Rimango attonito, a lungo in dubbio e cerco la causa:
se opera sia stata di un nume o del succo di un'erba.
'Ma quale erba può avere questo potere?' mi dico, e con la mano
ne colgo un ciuffo e, quando l'ho colto, lo mordo con i denti.
La gola aveva appena assorbito quel succo misterioso,
che improvvisamente sentii dentro di me un'agitazione
e in petto il desiderio travolgente di un'altra natura.
Non potei resistere a lungo. 'Addio, terra, addio!' dissi.
'Mai più ti cercherò!' e con tutto il corpo mi tuffai sott'acqua.
Gli dèi del mare mi accolsero, onorandomi come loro pari,
e pregarono Oceano e Teti di togliermi ciò che di mortale
potevo ancora avere. Purificato sono da loro
che, pronunciata la formula contro le impurità nove volte,
ordinano che ponga il mio petto sotto il getto di cento fiumi.
E di colpo fiumi scendono da ogni parte
e mi rovesciano addosso un diluvio d'acqua.
Questo è tutto ciò che posso narrarti di quell'evento incredibile.
Solo questo ricordo: di altro non serbo memoria.
Quando rinvenni, mi sentii diverso in tutto il corpo,
diverso da com'ero, e mutato persino nella mente.
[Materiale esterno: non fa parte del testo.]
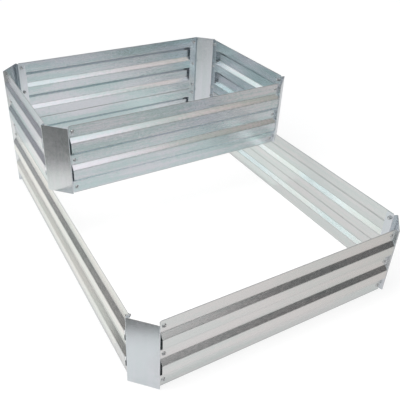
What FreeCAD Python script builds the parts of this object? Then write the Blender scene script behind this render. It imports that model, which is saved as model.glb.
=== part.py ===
import FreeCAD, Part
import math
import os

from FreeCAD import Placement, Rotation, Vector

# Two-tier raised garden bed in galvanised corrugated sheet, millimetres, +Z up.
# Two open rings of four corrugated panels stand one on the other. Folded corner plates are
# bolted behind the ends of the panels: each ring has its own two at the front, and the two at
# the back run up both rings and hold them together. The origin is on the ground in the middle
# of the lower ring, and the front of the bed faces -Y.

os.makedirs("parts", exist_ok=True)

# Rings, measured over the outer faces of the panels' flats
bed_width = 900.0
lower_depth = 1200.0
upper_depth = 590.0
ring_height = 238.0

# Corrugated panels
panel_sheet = 0.8
rib_count = 2
rib_rise = 15.0             # height of each sloping side of a rib
rib_crown = 32.5            # height of the rib's own flat
rib_depth = 12.0            # how far a rib stands out from the flats
between_ribs = 33.0         # height of the flat between two ribs
panel_bend_inside = 1.5     # inside radius of the corrugation's bends

# Corner plates
plate_sheet = 1.0
plate_bend_inside = 1.0
face_setback = 52.5         # from the ring's square corner to the fold of the chamfered face
return_run = 4.0            # length of the plate's return, measured along the panel
panel_end_gap = 2.0         # from the foot of the return to the end of the panel
flange_past_bolt = 15.5     # from the bolt's axis to the flange's free edge
flange_corner_radius = 4.0
plate_edge_gap = 3.0        # the plate stops this short of the panels' top and bottom edges

# Bolts, washers and nuts, M6
bolt_from_panel_end = 10.0
bolt_diameter = 6.0
bolt_past_nut = 3.8
bolt_tip_chamfer = 0.6
head_diameter = 12.0
head_rim = 1.0              # straight edge of the pan head
head_height = 3.9
recess_width = 1.3          # one arm of the cross recess
recess_span = 6.2
recess_depth = 2.2
washer_diameter = 12.0
washer_thickness = 1.4
nut_across_flats = 10.0
nut_face_diameter = 9.5     # round face that the nut's chamfer leaves
nut_height = 5.0
nut_chamfer_angle = 30.0
hole_clearance = 0.3        # radial, shank in the sheet's and the washer's hole
thread_clearance = 0.05     # radial, shank in the nut

# Worked out from the sizes above
rib_height = 2 * rib_rise + rib_crown
rib_pitch = rib_height + between_ribs
edge_flat = (ring_height - rib_count * rib_pitch + between_ribs) / 2
face_stand_out = rib_depth  # the plate's folds are level with the ribs
panel_end = face_setback + return_run + panel_end_gap
bolt_station = panel_end + bolt_from_panel_end
flange_end = bolt_station + flange_past_bolt
hole_radius = bolt_diameter / 2 + hole_clearance
flange_outer = panel_sheet
flange_inner = flange_outer + plate_sheet
bolt_length = flange_inner + washer_thickness + nut_height + bolt_past_nut
back_line = lower_depth / 2

RINGS = {
    "lower": {"base": 0.0, "front_line": back_line - lower_depth},
    "upper": {"base": ring_height, "front_line": back_line - upper_depth},
}
CORNERS = {
    "lower_front_left": {"turn": 0, "x": -bed_width / 2, "rings": ["lower"]},
    "lower_front_right": {"turn": 90, "x": bed_width / 2, "rings": ["lower"]},
    "upper_front_left": {"turn": 0, "x": -bed_width / 2, "rings": ["upper"]},
    "upper_front_right": {"turn": 90, "x": bed_width / 2, "rings": ["upper"]},
    "back_right": {"turn": 180, "x": bed_width / 2, "rings": ["lower", "upper"]},
    "back_left": {"turn": 270, "x": -bed_width / 2, "rings": ["lower", "upper"]},
}


def bolt_heights(ring_count=1):
    """Middle heights of the flats of as many rings as stand one on the other."""
    inner = [edge_flat + n * rib_pitch - between_ribs / 2 for n in range(1, rib_count)]
    in_ring = [edge_flat / 2] + inner + [ring_height - edge_flat / 2]
    return [ring * ring_height + height for ring in range(ring_count) for height in in_ring]


def bolt_hole(spot, way):
    """Cutter for a bolt's hole through the sheets at the spot, in the way of the bolt."""
    return Part.makeCylinder(hole_radius, 2 * bolt_length, spot - way * bolt_length, way)


def sheet_side(spots, along, offset, middle_radius):
    """One side of a folded sheet: the middle line through the spots, moved sideways."""
    normals = [Vector(-step.y, step.x, 0) for step in along]
    start = spots[0] + normals[0] * offset
    edges = []
    for n in range(1, len(spots) - 1):
        before, after = along[n - 1], along[n]
        turn = math.atan2(before.x * after.y - before.y * after.x, before.dot(after))
        way = math.copysign(1, turn)
        trim = middle_radius * math.tan(abs(turn) / 2)
        enter = spots[n] - before * trim
        centre = enter + normals[n - 1] * (middle_radius * way)
        outward = (spots[n] - centre).normalize()
        arc_start = enter + normals[n - 1] * offset
        arc_middle = centre + outward * (middle_radius - offset * way)
        arc_end = spots[n] + after * trim + normals[n] * offset
        edges.append(Part.LineSegment(start, arc_start).toShape())
        edges.append(Part.Arc(arc_start, arc_middle, arc_end).toShape())
        start = arc_end
    edges.append(Part.LineSegment(start, spots[-1] + normals[-1] * offset).toShape())
    return edges


def sheet_section(points, thickness, inside_radius):
    """Cross-section, in XY, of a sheet folded along the corners of its middle line."""
    spots = [Vector(x, y, 0) for x, y in points]
    along = [(b - a).normalize() for a, b in zip(spots[:-1], spots[1:])]
    middle_radius = inside_radius + thickness / 2
    left = sheet_side(spots, along, thickness / 2, middle_radius)
    right = sheet_side(spots, along, -thickness / 2, middle_radius)
    first_cap = Part.LineSegment(right[0].firstVertex().Point, left[0].firstVertex().Point)
    last_cap = Part.LineSegment(left[-1].lastVertex().Point, right[-1].lastVertex().Point)
    outline = left + [last_cap.toShape()] + right[::-1] + [first_cap.toShape()]
    return Part.Face(Part.Wire(outline))


def panel(side_length):
    """Panel with its flats' outer face on Y = 0, its outside towards -Y and its middle on X = 0."""
    flat = -panel_sheet / 2
    crown = flat + rib_depth
    line = [(flat, 0.0)]
    for n in range(rib_count):
        foot = edge_flat + n * rib_pitch
        line.append((flat, foot))
        line.append((crown, foot + rib_rise))
        line.append((crown, foot + rib_rise + rib_crown))
        line.append((flat, foot + rib_height))
    line.append((flat, ring_height))
    length = side_length - 2 * panel_end
    section = sheet_section(line, panel_sheet, panel_bend_inside)
    body = section.extrude(Vector(0, 0, length))
    body.rotate(Vector(0, 0, 0), Vector(1, 0, 0), 90)
    body.rotate(Vector(0, 0, 0), Vector(0, 0, 1), -90)
    body.translate(Vector(length / 2, 0, 0))
    holes = []
    for end in (-1, 1):
        for height in bolt_heights():
            spot = Vector(end * (side_length / 2 - bolt_station), 0, height)
            holes.append(bolt_hole(spot, Vector(0, 1, 0)))
    return body.cut(Part.makeCompound(holes))


def corner_plate(ring_count):
    """Plate of a corner at the origin, whose panels run off along +X and +Y."""
    flange = flange_outer + plate_sheet / 2
    fold = plate_sheet / 2 - face_stand_out
    half = [(flange_end, flange), (face_setback + return_run, flange), (face_setback, fold)]
    line = half + [(y, x) for x, y in reversed(half)]
    height = ring_count * ring_height - 2 * plate_edge_gap
    plate = sheet_section(line, plate_sheet, plate_bend_inside).extrude(Vector(0, 0, height))
    plate.translate(Vector(0, 0, plate_edge_gap))
    plate = plate.makeFillet(flange_corner_radius, flange_corners(plate))
    holes = []
    for height in bolt_heights(ring_count):
        holes.append(bolt_hole(Vector(bolt_station, 0, height), Vector(0, 1, 0)))
        holes.append(bolt_hole(Vector(0, bolt_station, height), Vector(1, 0, 0)))
    return plate.cut(Part.makeCompound(holes))


def flange_corners(plate):
    """The short edges through the sheet at the top and bottom of the flanges' free edges."""
    found = []
    for edge in plate.Edges:
        ends = [vertex.Point for vertex in edge.Vertexes]
        level = abs(ends[0].z - ends[-1].z) < 1e-6
        if level and all(max(end.x, end.y) > flange_end - 1e-6 for end in ends):
            found.append(edge)
    return found


def bolt():
    """Pan-head bolt along Z, with its head on Z = 0 and its shank below."""
    rim = head_diameter / 2
    shank = bolt_diameter / 2
    crown = Vector(0, 0, head_height)
    shoulder = Vector(rim, 0, head_rim)
    dome_rise = head_height - head_rim
    dome_radius = (rim ** 2 + dome_rise ** 2) / (2 * dome_rise)
    half_turn = math.asin(rim / dome_radius) / 2
    dome = Vector(math.sin(half_turn), 0, math.cos(half_turn) - 1) * dome_radius + crown
    foot = Vector(shank, 0, bolt_tip_chamfer - bolt_length)
    tip = Vector(shank - bolt_tip_chamfer, 0, -bolt_length)
    corners = [shoulder, Vector(rim, 0, 0), Vector(shank, 0, 0), foot, tip]
    corners += [Vector(0, 0, -bolt_length), crown]
    edges = [Part.Arc(crown, dome, shoulder).toShape()]
    for start, end in zip(corners[:-1], corners[1:]):
        edges.append(Part.LineSegment(start, end).toShape())
    body = Part.Face(Part.Wire(edges)).revolve(Vector(0, 0, 0), Vector(0, 0, 1), 360)
    arms = []
    for along_x, along_y in ((recess_span, recess_width), (recess_width, recess_span)):
        corner = Vector(-along_x / 2, -along_y / 2, head_height - recess_depth)
        arms.append(Part.makeBox(along_x, along_y, recess_depth, corner))
    return body.cut(Part.makeCompound(arms))


def washer():
    """Washer lying below Z = 0."""
    base = Vector(0, 0, -washer_thickness)
    disc = Part.makeCylinder(washer_diameter / 2, washer_thickness, base)
    return disc.cut(Part.makeCylinder(hole_radius, washer_thickness, base))


def nut():
    """Hexagon nut hanging below Z = 0, with the chamfer of its corners at the far end."""
    corner_radius = nut_across_flats / 2 / math.cos(math.pi / 6)
    turns = [n * math.pi / 3 for n in range(7)]
    rim = [Vector(corner_radius * math.cos(a), corner_radius * math.sin(a), 0) for a in turns]
    body = Part.Face(Part.makePolygon(rim)).extrude(Vector(0, 0, -nut_height))
    face_radius = nut_face_diameter / 2
    wide_radius = face_radius + nut_height / math.tan(math.radians(nut_chamfer_angle))
    base = Vector(0, 0, -nut_height)
    body = body.common(Part.makeCone(face_radius, wide_radius, nut_height, base))
    bore = bolt_diameter / 2 + thread_clearance
    return body.cut(Part.makeCylinder(bore, nut_height, base))


def at_bolts(shape, depth, ring_count):
    """Copies on the bolt axes of a corner at the origin, at a depth behind the panels' face."""
    facing_front = Rotation(Vector(0, 0, 1), Vector(0, -1, 0))
    facing_side = Rotation(Vector(0, 0, 1), Vector(-1, 0, 0))
    copies = []
    for height in bolt_heights(ring_count):
        places = [
            Placement(Vector(bolt_station, depth, height), facing_front),
            Placement(Vector(depth, bolt_station, height), facing_side),
        ]
        for place in places:
            copy = shape.copy()
            copy.Placement = place
            copies.append(copy)
    return Part.makeCompound(copies)


def to_corner(shape, corner):
    """The shape made for a corner at the origin, moved to the corner named."""
    where = CORNERS[corner]
    first_ring = RINGS[where["rings"][0]]
    line = back_line if "back" in corner else first_ring["front_line"]
    moved = shape.copy()
    moved.rotate(Vector(0, 0, 0), Vector(0, 0, 1), where["turn"])
    moved.translate(Vector(where["x"], line, first_ring["base"]))
    return moved


def ring_panels(ring):
    """The four panels of one ring, by side."""
    front = RINGS[ring]["front_line"]
    base = RINGS[ring]["base"]
    depth = back_line - front
    middle = (front + back_line) / 2
    spots = {
        "front": (bed_width, 0, Vector(0, front, base)),
        "right": (depth, 90, Vector(bed_width / 2, middle, base)),
        "back": (bed_width, 180, Vector(0, back_line, base)),
        "left": (depth, 270, Vector(-bed_width / 2, middle, base)),
    }
    panels = {}
    for side, (length, turn, place) in spots.items():
        shape = panel(length)
        shape.rotate(Vector(0, 0, 0), Vector(0, 0, 1), turn)
        shape.translate(place)
        panels[side] = shape
    return panels


def export(shape, node):
    shape.exportStep("parts/" + node + ".step")


for ring in RINGS:
    for side, shape in ring_panels(ring).items():
        export(shape, ring + "_" + side + "_panel")

for corner in CORNERS:
    ring_count = len(CORNERS[corner]["rings"])
    pieces = {
        "plate": corner_plate(ring_count),
        "bolts": at_bolts(bolt(), 0.0, ring_count),
        "washers": at_bolts(washer(), flange_inner, ring_count),
        "nuts": at_bolts(nut(), flange_inner + washer_thickness, ring_count),
    }
    for piece, shape in pieces.items():
        export(to_corner(shape, corner), corner + "_" + piece)
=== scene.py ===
import math

import bmesh
import bpy
from mathutils import Matrix, Vector


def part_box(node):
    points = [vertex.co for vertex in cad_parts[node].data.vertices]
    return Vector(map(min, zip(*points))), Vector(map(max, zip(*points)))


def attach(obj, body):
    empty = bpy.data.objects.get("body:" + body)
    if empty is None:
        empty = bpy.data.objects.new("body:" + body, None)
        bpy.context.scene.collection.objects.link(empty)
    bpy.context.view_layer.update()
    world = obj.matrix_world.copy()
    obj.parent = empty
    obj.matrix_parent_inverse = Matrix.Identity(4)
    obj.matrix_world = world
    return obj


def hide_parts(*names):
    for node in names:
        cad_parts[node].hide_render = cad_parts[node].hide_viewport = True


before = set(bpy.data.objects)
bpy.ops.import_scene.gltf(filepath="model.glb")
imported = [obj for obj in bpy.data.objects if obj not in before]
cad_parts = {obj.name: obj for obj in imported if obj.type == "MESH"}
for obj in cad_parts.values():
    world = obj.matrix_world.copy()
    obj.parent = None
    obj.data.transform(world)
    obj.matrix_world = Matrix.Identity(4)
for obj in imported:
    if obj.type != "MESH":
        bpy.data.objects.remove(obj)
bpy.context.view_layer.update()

MM = 0.001

# Rings and plates, as in the CAD model
RING_HEIGHT = 238 * MM
FLAT_MIDDLES = (20 * MM, 119 * MM, 218 * MM)
PLATE_EDGE_GAP = 3 * MM
FLANGE_END = 84 * MM
BOLT_STATION = 68.5 * MM
SHEETS_THICKNESS = 1.8 * MM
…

Allora mi accorsi di questa barba color verderame,
di questa chioma che trascino sulle distese del mare,
di queste grandi spalle, delle braccia azzurre
e delle gambe che attorcigliate terminano in pinne di pesce.
Ma che mi serve questo aspetto, l'esser piaciuto agli dei marini,
essere un dio, se tutto ciò ti lascia indifferente?". Stava ancora
parlando, e avrebbe detto di più, se con sdegno Scilla
non l'avesse abbandonato. Lui s'infuriò e irritato dal rifiuto
si diresse verso il palazzo incantato di Circe.
Teseo e Anfitrite. Coppa attica a figure rosse, opera del vasaio Eufronio e del pittore Onesimo (ca. 490 a.C.). Parigi, Louvre. |
CONCLUSIONI
Con l’elaborazione di questo breve saggio ho cercato di dimostrare attraverso la disamina attenta di numerose fonti mitico – letterarie che esistono sovente stretti rapporti di filiazione e mutuazione tra i miti antichi e la fiaba popolare.
Dapprima si è analizzato la figura della Narada grecanica e si è notato che la struttura della sua leggenda e la natura del suo aspetto fisico e della sua personalità, sono ricollegabili ad una figura del pantheon greco classico, quella appunto di Empusa, descrittaci da Aristofane nella commedia Le rane, nonché al personaggio omonimo del folklore cretese odierno.
Studiando poi minuziosamente anche la fiaba-leggenda di Colapesce, specialmente nella versione tramandataci dai cantastorie siciliani, si è riscontrato nella sua articolazione narrativa e nella descrizione dei luoghi e dei personaggi che la connotano, elementi riconducibili ad un episodio del mito di Teseo descrittoci da Bacchilide nel XVII ditirambo I giovani. Non mancano in essa, tuttavia a mio avviso, echi letterari del mito di Glauco riportato da Ovidio nel XIII libro delle Metamorfosi.
Ritengo pertanto che gli archetipi mitici delle storie da me esaminate (Narada e Colapesce) siano costituiti da arcaiche storie elleniche diffusesi con molta probabilità in Magna Grecia ed in Sicilia sin dai tempi della prima colonizzazione minoico- micenea (XIV-XII secolo a.C.).
Nelle terre ellenizzate, difatti, le popolazioni indigene assorbirono e acquisirono, spesso trasformandole, le leggende e i miti, che i coloni greci colà diffusero. Col passare dei secoli, questi miti subirono delle modificazioni tematiche e furono tramandati oralmente a tutte le generazioni successive fino a giungere a noi come “relitti” affascinanti riaffioranti dal “mare della Storia antica”.
A conclusione di questo mio studio, mi auguro che gli esiti delle ricerche da me condotte incontrino l’interesse e il favore di chi vorrà riservarmi l’onore di leggere il presente saggio.
Auspico altresì che quest’ultimo contribuisca, anche se in misura modesta, ad accreditare e convalidare ulteriormente il bellissimo pensiero dell’insigne studioso P. Faure, elemento spia e cometa di tutta la mia ricerca: “Una grande civiltà non può morire tutta intera, colare a picco con tutti i suoi uomini e tutti i suoi apparecchi. Di un naufragio resta sempre qualche cosa”.